Entonces ¿qué hacemos? Todavía se sigue dando escasa credibilidad a las víctimas, pues son delitos que se cometen sin testigos; los operadores jurídicos siguen sin considerar el tremendo riesgo de las denunciantes, olvidando que el 80% de los maltratadores reinciden en su violencia; se minusvaloran las agresiones considerándolas en su mayoría faltas, no delitos, y además no se les facilita la asistencia gratuita de un abogado. Nadie parece entender el terror de las víctimas a denunciar a un agresor al que la ley ampara para que siga viviendo en muchos casos en la misma casa, o incluso con una ineficaz orden de alejamiento que no evita su quebranto.

En este contexto de fracaso en la erradicación de la violencia contra la mujer, a alguien como José Bono, presidente de Castilla-La Mancha, se le ocurre publicar, con autorización de las víctimas, las sentencias que inculpan a los maltratadores, que son públicas, desvelando el nombre de los agresores, y aquí sí, la Agencia de Protección de Datos con toda celeridad, en contraste con la lentitud burocrática que padecen las víctimas, inicia una investigación sobre la legalidad de la iniciativa ante lo que consideran “poner en la picota social”a los agresores condenados.

Pero en toda labor sincera de erradicación de la violencia hay que tener en consideración lo que hace mas fuerte al agresor y mas débil a la víctima. La experiencia nos demuestra, en todo contexto, que el anonimato junto a la impunidad y la indiferencia social han sido siempre los mejores aliados de la violencia.
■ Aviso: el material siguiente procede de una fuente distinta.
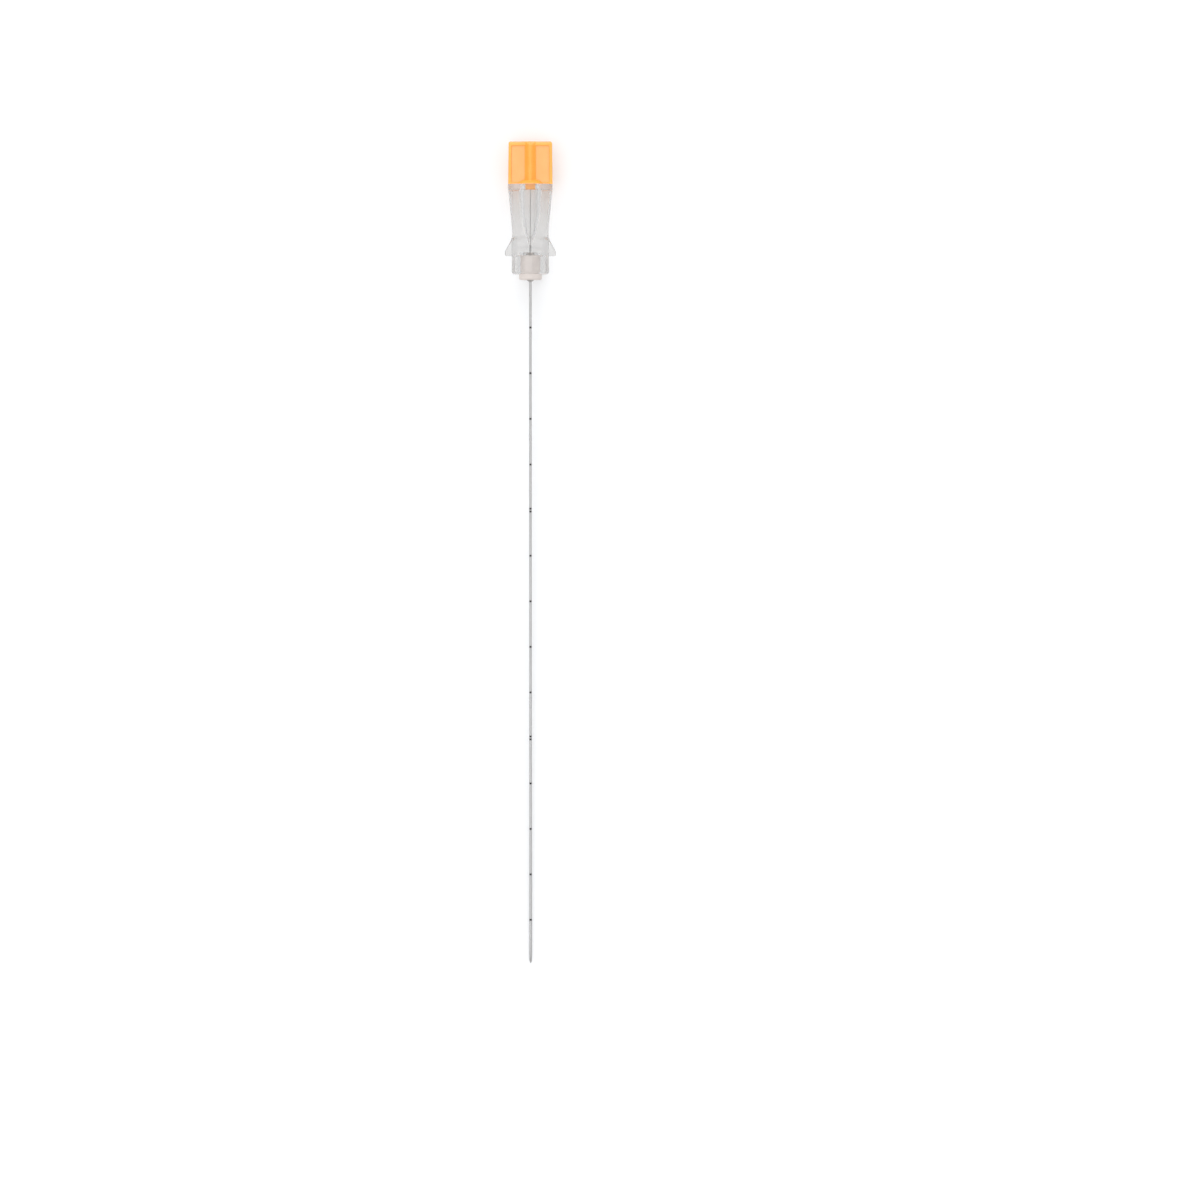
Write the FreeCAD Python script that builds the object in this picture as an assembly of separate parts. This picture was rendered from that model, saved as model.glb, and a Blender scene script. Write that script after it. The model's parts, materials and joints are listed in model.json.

Así que si de verdad queremos avanzar contra esta lacra hay que desvelar quienes son los sujetos violentos, al igual que se hace con los terroristas, con la aquiescencia de Protección de Datos, hay que sancionar severamente el maltrato y no minusvalorarlo, puede ser el síntoma de una agresión mayor que acabe en un asesinato, y hay que desterrar la indiferencia ejerciendo una solidaridad activa que llegue a donde inmoralmente no llegan las instituciones.

Es preciso que los poderes públicos arbitren medidas que garanticen la tutela efectiva de los derechos de las víctimas y el castigo de los culpables. Es necesario cuestionar en la educación y en los medios de comunicación los conceptos tradicionales de masculinidad para evitar que los modelos que originan violencia se sigan reproduciendo. Es urgente impulsar planes de actuación contra la violencia doméstica, alejar al agresor del domicilio conyugal, prestar protección policial y judicial a las víctimas, agilizar trámites para procedimientos de nulidad, separación y divorcio,..pero sobre todo, es preciso responsabilizarnos todos de acabar con el silencio y la resignación que nos hace cómplices de una intolerancia que degrada a la humanidad. Cada vez que matan a una mujer, nos matan a todos un poco y nos recuerda la vileza cainita de quien con su mutismo contribuye a que todo siga igual.


Esteban Ibarra.
Presidente del Movimiento contra la Intolerancia.